*** Extracted material ***

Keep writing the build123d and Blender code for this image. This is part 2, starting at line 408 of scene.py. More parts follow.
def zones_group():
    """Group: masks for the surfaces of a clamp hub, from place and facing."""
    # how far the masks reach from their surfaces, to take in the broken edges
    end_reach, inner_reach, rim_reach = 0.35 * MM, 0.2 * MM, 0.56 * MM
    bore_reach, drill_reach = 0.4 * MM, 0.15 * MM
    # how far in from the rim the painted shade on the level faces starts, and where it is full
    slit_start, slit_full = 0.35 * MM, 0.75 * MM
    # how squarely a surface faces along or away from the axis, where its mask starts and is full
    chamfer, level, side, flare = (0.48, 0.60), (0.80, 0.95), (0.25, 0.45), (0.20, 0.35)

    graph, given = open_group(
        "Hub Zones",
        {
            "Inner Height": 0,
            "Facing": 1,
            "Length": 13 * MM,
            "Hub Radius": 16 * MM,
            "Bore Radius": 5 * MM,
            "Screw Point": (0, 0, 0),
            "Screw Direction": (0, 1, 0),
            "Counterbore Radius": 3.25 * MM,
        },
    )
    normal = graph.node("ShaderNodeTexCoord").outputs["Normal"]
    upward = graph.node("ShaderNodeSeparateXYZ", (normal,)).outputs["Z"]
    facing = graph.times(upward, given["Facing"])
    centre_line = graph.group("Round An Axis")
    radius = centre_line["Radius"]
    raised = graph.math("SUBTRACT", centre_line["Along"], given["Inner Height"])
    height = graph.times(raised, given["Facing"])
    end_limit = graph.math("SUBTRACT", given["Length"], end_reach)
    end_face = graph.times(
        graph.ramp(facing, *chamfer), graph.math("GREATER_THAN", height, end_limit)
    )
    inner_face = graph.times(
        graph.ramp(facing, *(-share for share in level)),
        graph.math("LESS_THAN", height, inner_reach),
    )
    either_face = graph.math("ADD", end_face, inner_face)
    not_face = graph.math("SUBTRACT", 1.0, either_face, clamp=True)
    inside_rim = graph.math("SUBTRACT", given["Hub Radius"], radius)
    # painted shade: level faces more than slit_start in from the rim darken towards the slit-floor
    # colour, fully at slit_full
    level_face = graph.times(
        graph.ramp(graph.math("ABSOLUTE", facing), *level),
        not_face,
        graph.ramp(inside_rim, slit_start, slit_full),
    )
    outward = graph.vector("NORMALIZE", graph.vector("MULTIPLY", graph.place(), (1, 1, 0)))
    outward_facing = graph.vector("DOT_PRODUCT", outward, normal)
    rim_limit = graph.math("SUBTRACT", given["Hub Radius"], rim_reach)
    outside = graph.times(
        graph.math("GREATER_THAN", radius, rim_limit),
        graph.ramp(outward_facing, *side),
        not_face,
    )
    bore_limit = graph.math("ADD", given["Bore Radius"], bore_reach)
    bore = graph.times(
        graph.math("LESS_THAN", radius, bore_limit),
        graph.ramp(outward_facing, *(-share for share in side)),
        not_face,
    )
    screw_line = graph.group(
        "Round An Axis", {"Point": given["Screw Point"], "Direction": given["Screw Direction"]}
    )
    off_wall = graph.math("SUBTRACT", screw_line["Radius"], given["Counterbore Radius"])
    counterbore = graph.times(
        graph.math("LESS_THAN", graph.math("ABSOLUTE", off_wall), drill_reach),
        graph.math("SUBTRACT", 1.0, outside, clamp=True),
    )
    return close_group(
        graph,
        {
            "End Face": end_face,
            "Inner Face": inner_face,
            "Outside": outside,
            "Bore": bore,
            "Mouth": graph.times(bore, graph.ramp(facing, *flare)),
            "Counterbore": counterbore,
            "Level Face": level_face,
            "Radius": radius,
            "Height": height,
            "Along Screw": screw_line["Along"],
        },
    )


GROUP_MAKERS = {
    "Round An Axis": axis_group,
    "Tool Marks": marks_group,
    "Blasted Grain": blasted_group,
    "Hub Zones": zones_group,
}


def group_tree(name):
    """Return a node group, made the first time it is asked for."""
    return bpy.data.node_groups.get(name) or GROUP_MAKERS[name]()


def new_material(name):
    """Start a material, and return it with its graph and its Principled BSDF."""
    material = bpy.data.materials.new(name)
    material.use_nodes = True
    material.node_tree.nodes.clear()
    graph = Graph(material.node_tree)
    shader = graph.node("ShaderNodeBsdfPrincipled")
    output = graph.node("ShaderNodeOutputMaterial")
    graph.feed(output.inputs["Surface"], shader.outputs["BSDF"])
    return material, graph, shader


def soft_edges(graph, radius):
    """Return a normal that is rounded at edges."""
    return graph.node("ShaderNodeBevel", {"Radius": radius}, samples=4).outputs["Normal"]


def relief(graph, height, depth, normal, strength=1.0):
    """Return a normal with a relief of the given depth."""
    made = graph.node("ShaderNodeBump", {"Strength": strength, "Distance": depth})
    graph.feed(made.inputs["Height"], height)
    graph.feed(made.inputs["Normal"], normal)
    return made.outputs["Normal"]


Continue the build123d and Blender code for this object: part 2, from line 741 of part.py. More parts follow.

***

### [Goal]
Copy out all of the records shown above exactly.

### [Solution for this exercise]
Keep writing the build123d and Blender code for this image. This is part 2, starting at line 408 of scene.py. More parts follow.
def zones_group():
    """Group: masks for the surfaces of a clamp hub, from place and facing."""
    # how far the masks reach from their surfaces, to take in the broken edges
    end_reach, inner_reach, rim_reach = 0.35 * MM, 0.2 * MM, 0.56 * MM
    bore_reach, drill_reach = 0.4 * MM, 0.15 * MM
    # how far in from the rim the painted shade on the level faces starts, and where it is full
    slit_start, slit_full = 0.35 * MM, 0.75 * MM
    # how squarely a surface faces along or away from the axis, where its mask starts and is full
    chamfer, level, side, flare = (0.48, 0.60), (0.80, 0.95), (0.25, 0.45), (0.20, 0.35)

    graph, given = open_group(
        "Hub Zones",
        {
            "Inner Height": 0,
            "Facing": 1,
            "Length": 13 * MM,
            "Hub Radius": 16 * MM,
            "Bore Radius": 5 * MM,
            "Screw Point": (0, 0, 0),
            "Screw Direction": (0, 1, 0),
            "Counterbore Radius": 3.25 * MM,
        },
    )
    normal = graph.node("ShaderNodeTexCoord").outputs["Normal"]
    upward = graph.node("ShaderNodeSeparateXYZ", (normal,)).outputs["Z"]
    facing = graph.times(upward, given["Facing"])
    centre_line = graph.group("Round An Axis")
    radius = centre_line["Radius"]
    raised = graph.math("SUBTRACT", centre_line["Along"], given["Inner Height"])
    height = graph.times(raised, given["Facing"])
    end_limit = graph.math("SUBTRACT", given["Length"], end_reach)
    end_face = graph.times(
        graph.ramp(facing, *chamfer), graph.math("GREATER_THAN", height, end_limit)
    )
    inner_face = graph.times(
        graph.ramp(facing, *(-share for share in level)),
        graph.math("LESS_THAN", height, inner_reach),
    )
    either_face = graph.math("ADD", end_face, inner_face)
    not_face = graph.math("SUBTRACT", 1.0, either_face, clamp=True)
    inside_rim = graph.math("SUBTRACT", given["Hub Radius"], radius)
    # painted shade: level faces more than slit_start in from the rim darken towards the slit-floor
    # colour, fully at slit_full
    level_face = graph.times(
        graph.ramp(graph.math("ABSOLUTE", facing), *level),
        not_face,
        graph.ramp(inside_rim, slit_start, slit_full),
    )
    outward = graph.vector("NORMALIZE", graph.vector("MULTIPLY", graph.place(), (1, 1, 0)))
    outward_facing = graph.vector("DOT_PRODUCT", outward, normal)
    rim_limit = graph.math("SUBTRACT", given["Hub Radius"], rim_reach)
    outside = graph.times(
        graph.math("GREATER_THAN", radius, rim_limit),
        graph.ramp(outward_facing, *side),
        not_face,
    )
    bore_limit = graph.math("ADD", given["Bore Radius"], bore_reach)
    bore = graph.times(
        graph.math("LESS_THAN", radius, bore_limit),
        graph.ramp(outward_facing, *(-share for share in side)),
        not_face,
    )
    screw_line = graph.group(
        "Round An Axis", {"Point": given["Screw Point"], "Direction": given["Screw Direction"]}
    )
    off_wall = graph.math("SUBTRACT", screw_line["Radius"], given["Counterbore Radius"])
    counterbore = graph.times(
        graph.math("LESS_THAN", graph.math("ABSOLUTE", off_wall), drill_reach),
        graph.math("SUBTRACT", 1.0, outside, clamp=True),
    )
    return close_group(
        graph,
        {
            "End Face": end_face,
            "Inner Face": inner_face,
            "Outside": outside,
            "Bore": bore,
            "Mouth": graph.times(bore, graph.ramp(facing, *flare)),
            "Counterbore": counterbore,
            "Level Face": level_face,
            "Radius": radius,
            "Height": height,
            "Along Screw": screw_line["Along"],
        },
    )


GROUP_MAKERS = {
    "Round An Axis": axis_group,
    "Tool Marks": marks_group,
    "Blasted Grain": blasted_group,
    "Hub Zones": zones_group,
}


def group_tree(name):
    """Return a node group, made the first time it is asked for."""
    return bpy.data.node_groups.get(name) or GROUP_MAKERS[name]()


def new_material(name):
    """Start a material, and return it with its graph and its Principled BSDF."""
    material = bpy.data.materials.new(name)
    material.use_nodes = True
    material.node_tree.nodes.clear()
    graph = Graph(material.node_tree)
    shader = graph.node("ShaderNodeBsdfPrincipled")
    output = graph.node("ShaderNodeOutputMaterial")
    graph.feed(output.inputs["Surface"], shader.outputs["BSDF"])
    return material, graph, shader


def soft_edges(graph, radius):
    """Return a normal that is rounded at edges."""
    return graph.node("ShaderNodeBevel", {"Radius": radius}, samples=4).outputs["Normal"]


def relief(graph, height, depth, normal, strength=1.0):
    """Return a normal with a relief of the given depth."""
    made = graph.node("ShaderNodeBump", {"Strength": strength, "Distance": depth})
    graph.feed(made.inputs["Height"], height)
    graph.feed(made.inputs["Normal"], normal)
    return made.outputs["Normal"]


Continue the build123d and Blender code for this object: part 2, from line 741 of part.py. More parts follow.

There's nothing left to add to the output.